If you’re looking for a team-building activity to forestall the negative effects of cliques, many of the usual (good!) activities will work, but consider regular, group sharing activities as well. Just going around the conference table at the beginnings of meetings and asking people to share their latest movie or their plans for the upcoming weekend goes a long way toward fostering inclusion. At any moment, one person is the center of everyone’s attention, with something interesting and meaningful to share. It’s the group-level version of that direct contact, and it’s a supremely underused strategy in office culture.

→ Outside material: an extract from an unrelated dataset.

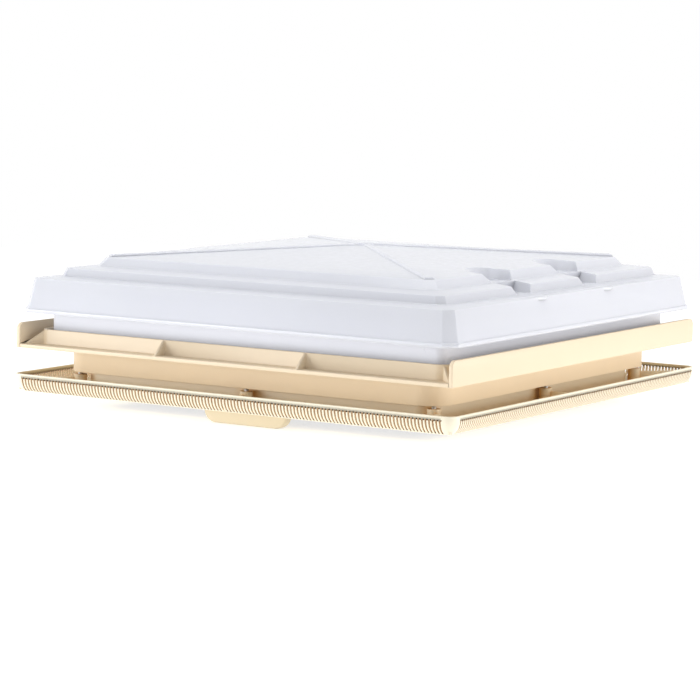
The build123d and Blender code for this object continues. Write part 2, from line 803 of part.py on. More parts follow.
    # Each pin: name, place along Y, height, head face, shank end, and washer face if it has one
    pins = (
        ("frame_pivot", -arm_pivot_place, frame_pivot_height, frame_rail_outer, frame_pivot_end, None),
        ("dome_pivot", -arm_pivot_place, dome_pivot_height, dome_web_inner, dome_pivot_end, None),
        (
            "frame_arm_slider",
            slider_far,
            slider_height,
            frame_arm_outer,
            inner_washer - pin_washer_height,
            inner_washer,
        ),
        (
            "dome_arm_slider",
            slider_far,
            frame_pivot_height,
            dome_arm_inner,
            outer_washer + pin_washer_height,
            outer_washer,
        ),
        ("scissor_rivet", middle_place, middle_height, frame_arm_outer, rivet_end, rivet_end),
    )
    for pin_name, y, z, head_face, shank_end, washer_face in pins:
        towards = 1 if shank_end > head_face else -1
        with BuildPart() as pin:
            with BuildSketch(Plane.YZ.offset(side * head_face)):
                with Locations((y, z)):
                    Circle(pin_head_radius)
            extrude(amount=-side * towards * pin_head_height)
            with BuildSketch(Plane.YZ.offset(side * head_face)):
                with Locations((y, z)):
                    Circle(pin_radius)
            extrude(amount=side * (shank_end - head_face))
            if washer_face is not None:
                with BuildSketch(Plane.YZ.offset(side * washer_face)):
                    with Locations((y, z)):
                        Circle(pin_washer_radius if "slider" in pin_name else pin_head_radius)
                extrude(amount=side * towards * pin_washer_height)
        finish(pin.part, f"{pin_name}_{hand}")

# Handles on the two sides that face along Y: a bracket, a pin and a lever that swings inwards
handle_pivot_height = dome_ceiling - handle_pivot_drop
ear_inner = handle_top_half_width + handle_ear_gap
for side, hand in zip(sides, ("front", "rear")):
    pivot_y = side * handle_place
    with BuildPart() as bracket:
        with BuildSketch(Plane.XY.offset(dome_ceiling)):
            with Locations((0, pivot_y)):
                base_width = 2 * (ear_inner + handle_ear_thickness + handle_base_margin)
                Rectangle(base_width, 2 * handle_base_half_depth)
        extrude(amount=-handle_base_height)
        vertical_edges = bracket.edges().filter_by(Axis.Z)
        fillet(vertical_edges, handle_base_height)
        for across in sides:
            with BuildSketch(Plane.YZ.offset(across * ear_inner)):
                with Locations((pivot_y, handle_pivot_height)):
                    Circle(handle_ear_radius)
                with Locations((pivot_y, (handle_pivot_height + dome_ceiling) / 2)):
                    Rectangle(2 * handle_ear_radius, handle_pivot_drop)
            extrude(amount=across * handle_ear_thickness)
        with BuildSketch(Plane.YZ.offset(-ear_inner - handle_ear_thickness)):
            with Locations((pivot_y, handle_pivot_height)):
                Circle(pin_radius + running_gap)
        extrude(amount=2 * (ear_inner + handle_ear_thickness), mode=Mode.SUBTRACT)
        with BuildSketch(Plane.XY.offset(dome_ceiling)):
            with Locations(*[(x, y) for x, y in bracket_screws_at if y * side > 0]):
                Circle(rail_screw_radius + running_gap)
        extrude(amount=-handle_base_height, mode=Mode.SUBTRACT)
    finish(bracket.part, f"handle_bracket_{hand}")

    # Lever: a barrel round the pin, a plate with a finger window, and two noses at its back
    with BuildPart() as handle:
        handle_bottom = handle_pivot_height - handle_length
        handle_shoulder = handle_pivot_height - handle_ear_radius - 2 * handle_ear_gap
        with BuildSketch(Plane.XZ.offset(-pivot_y)):
            with BuildLine():
                Polyline(
                    (-handle_top_half_width, handle_pivot_height),
                    (-handle_top_half_width, handle_shoulder),
                    (-handle_bottom_half_width, handle_bottom),
                    (handle_bottom_half_width, handle_bottom),
                    (handle_top_half_width, handle_shoulder),
                    (handle_top_half_width, handle_pivot_height),
                    close=True,
                )
            make_face()
            fillet(vertices().group_by(Axis.Y)[0], handle_corner)
            with Locations((0, handle_bottom + handle_window_rise)):
                SlotOverall(handle_window_width, handle_window_height, mode=Mode.SUBTRACT)
        extrude(amount=handle_thickness / 2, both=True)
        rims = handle.faces().filter_by(Axis.Y).edges()
        fillet(rims, handle_thickness / 4)
        with BuildSketch(Plane.YZ.offset(-handle_top_half_width)):
            with Locations((pivot_y, handle_pivot_height)):
                Circle(handle_barrel_radius)
        extrude(amount=2 * handle_top_half_width)
        nose_face = side * (collar_inner_half - keeper_thickness - nose_gap)
        nose_middle = handle_pivot_height - handle_nose_drop
        for across in sides:
            with BuildSketch(Plane.YZ.offset(across * handle_nose_place)):
                with BuildLine():
                    Polyline(
                        (pivot_y, nose_middle + handle_nose_height),
                        (nose_face, nose_middle + handle_nose_height / 4),
                        (nose_face, nose_middle - handle_nose_height / 2),
                        (pivot_y, nose_middle - handle_nose_height / 2),
                        close=True,
                    )
                make_face()
            extrude(amount=handle_nose_half_width, both=True)
        with BuildSketch(Plane.YZ.offset(-handle_top_half_width)):
            with Locations((pivot_y, handle_pivot_height)):
                Circle(pin_radius + running_gap)
        extrude(amount=2 * handle_top_half_width, mode=Mode.SUBTRACT)
    finish(handle.part, f"handle_{hand}")

    handle_pin_plane = Plane.YZ.offset(-ear_inner - handle_ear_thickness)
    with BuildPart() as handle_pin:
        with BuildSketch(handle_pin_plane):
            with Locations((pivot_y, handle_pivot_height)):
                Circle(pin_radius)
        extrude(amount=2 * (ear_inner + handle_ear_thickness))
        with BuildSketch(handle_pin_plane):
            with Locations((pivot_y, handle_pivot_height)):
                Circle(pin_head_radius)
        extrude(amount=-pin_head_height)
    finish(handle_pin.part, f"handle_pin_{hand}")

finish(screws(bracket_screws_at, dome_ceiling - handle_base_height, 1), "handle_bracket_screws")

# Keepers on the collar, beside the handles' noses
with BuildPart() as handle_keepers:
    for side in sides:
        with BuildSketch(Plane.XZ.offset(-side * collar_inner_half)):
            with Locations((0, collar_top - keeper_drop + keeper_height / 2)):
                RectangleRounded(2 * keeper_half_width, keeper_height, keeper_thickness)
        extrude(amount=side * keeper_thickness)
finish(handle_keepers.part, "handle_keepers")

# Fly screen frame: a flat ring with a locating lip, snap ribs, hinge ears and the pull tab
with BuildPart() as flyscreen_frame:
    extrude(
        square_ring(screen_half, screen_inner_half, screen_corner, screen_bottom),
        amount=screen_thickness,
    )
    lip_corner = screen_corner - screen_half + screen_lip_half
    extrude(
        square_ring(screen_lip_half, screen_lip_half - screen_lip_wall, lip_corner, screen_bottom),
        amount=screen_lip_height,
    )
    nib_height = screen_bottom + screen_lip_height - 2 * screen_nib_radius
    nib_reach = collar_inner_half - seat_gap - screen_nib_radius
    for place in (-screen_nib_place, screen_nib_place):
        with BuildSketch(Plane.YZ.offset(place)):
            with Locations((-nib_reach, nib_height)):
                Circle(screen_nib_radius)
            with Locations((-(nib_reach + screen_lip_half - screen_lip_wall) / 2, nib_height)):
                Rectangle(nib_reach - screen_lip_half + screen_lip_wall, 2 * screen_nib_radius)
        extrude(amount=screen_nib_length / 2, both=True)
    with BuildSketch(Plane.XZ.offset(tab_front)):
        with Locations((0, screen_top - tab_drop / 2)):
            Rectangle(2 * tab_half_width, tab_drop)
        fillet(vertices().group_by(Axis.Y)[0], tab_corner)
    extrude(amount=-tab_thickness)
    tab_rim = flyscreen_frame.edges().filter_by(
        lambda edge: edge.center().Z < screen_bottom - tab_edge and edge.bounding_box().size.Y < seat_gap
    )
    fillet(tab_rim, tab_edge)
    for side in sides:
        with BuildSketch(Plane.YZ.offset(side * hinge_spread)):
            with Locations((hinge_place, hinge_height)):
                Circle(hinge_radius)
            with Locations(((hinge_place + screen_half - hinge_radius) / 2, hinge_height)):
                Rectangle(hinge_place - screen_half + hinge_radius, 2 * hinge_radius)
            with Locations((hinge_place, hinge_height)):
                Circle(hinge_pin_radius + running_gap, mode=Mode.SUBTRACT)
        extrude(amount=hinge_ear_width / 2, both=True)
finish(flyscreen_frame.part, "flyscreen_frame")

with BuildPart() as screen_hinge_pins:
    pin_length = hinge_ear_width + 2 * (hinge_lug_gap + hinge_lug_width)
    for side in sides:
        with BuildSketch(Plane.YZ.offset(side * hinge_spread)):
            with Locations((hinge_place, hinge_height)):
                Circle(hinge_pin_radius)
        extrude(amount=pin_length / 2, both=True)
finish(screen_hinge_pins.part, "screen_hinge_pins")

# Net: one taut sheet on the ring, held down by a bead in the corner of the lip
net_half = screen_lip_half - screen_lip_wall - net_margin
bead_corner = lip_corner - screen_lip_wall
with BuildPart() as flyscreen_net:
    extrude(square(net_half, bead_corner, screen_top), amount=net_thickness)
finish(flyscreen_net.part, "flyscreen_net")

with BuildPart() as net_bead:
    extrude(
        square_ring(net_half, net_half - bead_width, bead_corner, screen_top + net_thickness),
        amount=bead_height,
    )
finish(net_bead.part, "net_bead")
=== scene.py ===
import json
import math

import bmesh
import bpy
from bpy.props import FloatProperty, FloatVectorProperty, IntProperty, PointerProperty
from mathutils import Matrix, Vector

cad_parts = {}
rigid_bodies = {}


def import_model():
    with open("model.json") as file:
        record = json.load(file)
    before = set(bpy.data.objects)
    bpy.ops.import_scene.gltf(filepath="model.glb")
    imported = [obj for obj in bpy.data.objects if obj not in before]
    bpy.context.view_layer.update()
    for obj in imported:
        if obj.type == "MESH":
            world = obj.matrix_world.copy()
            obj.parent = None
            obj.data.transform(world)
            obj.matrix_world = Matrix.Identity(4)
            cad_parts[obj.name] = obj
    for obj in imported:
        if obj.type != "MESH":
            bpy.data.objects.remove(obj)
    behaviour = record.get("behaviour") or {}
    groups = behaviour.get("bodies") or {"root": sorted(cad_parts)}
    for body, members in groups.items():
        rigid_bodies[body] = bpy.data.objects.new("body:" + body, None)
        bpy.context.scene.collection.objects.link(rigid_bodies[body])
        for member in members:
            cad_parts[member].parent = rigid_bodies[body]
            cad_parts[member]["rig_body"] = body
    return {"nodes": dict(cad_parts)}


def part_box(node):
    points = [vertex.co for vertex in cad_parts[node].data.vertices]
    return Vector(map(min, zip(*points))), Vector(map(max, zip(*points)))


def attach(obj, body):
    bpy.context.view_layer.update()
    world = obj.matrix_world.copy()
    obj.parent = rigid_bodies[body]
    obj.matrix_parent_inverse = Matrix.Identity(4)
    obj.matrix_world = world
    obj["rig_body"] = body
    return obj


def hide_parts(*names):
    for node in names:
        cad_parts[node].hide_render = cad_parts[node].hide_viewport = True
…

A 2013 CareerBuilder survey, conducted by Harris Interactive, reported that 43% of full-time employees (non-government, non-self-employed) in the U.S. say their workplaces have cliques. Only 11% say they feel intimated by cliques, which is reason to celebrate, but 20% say they’ve done something they’re not interested in just so they’d fit in. This by itself is not something to be discouraged. In the case of those who watched a certain television program so they could participate in the conversations at work, it seems a small price to pay for the kind of bonding a good watercooler conversation can foster. But when cliques lead people to tease coworkers or take smoke breaks, reactions are unhealthy and unkind. The challenge then is to leverage the power of cliques to make the office a happier, healthier place, and it should be a welcome challenge because the payoff is the kind of workplace everyone enjoys being a part of.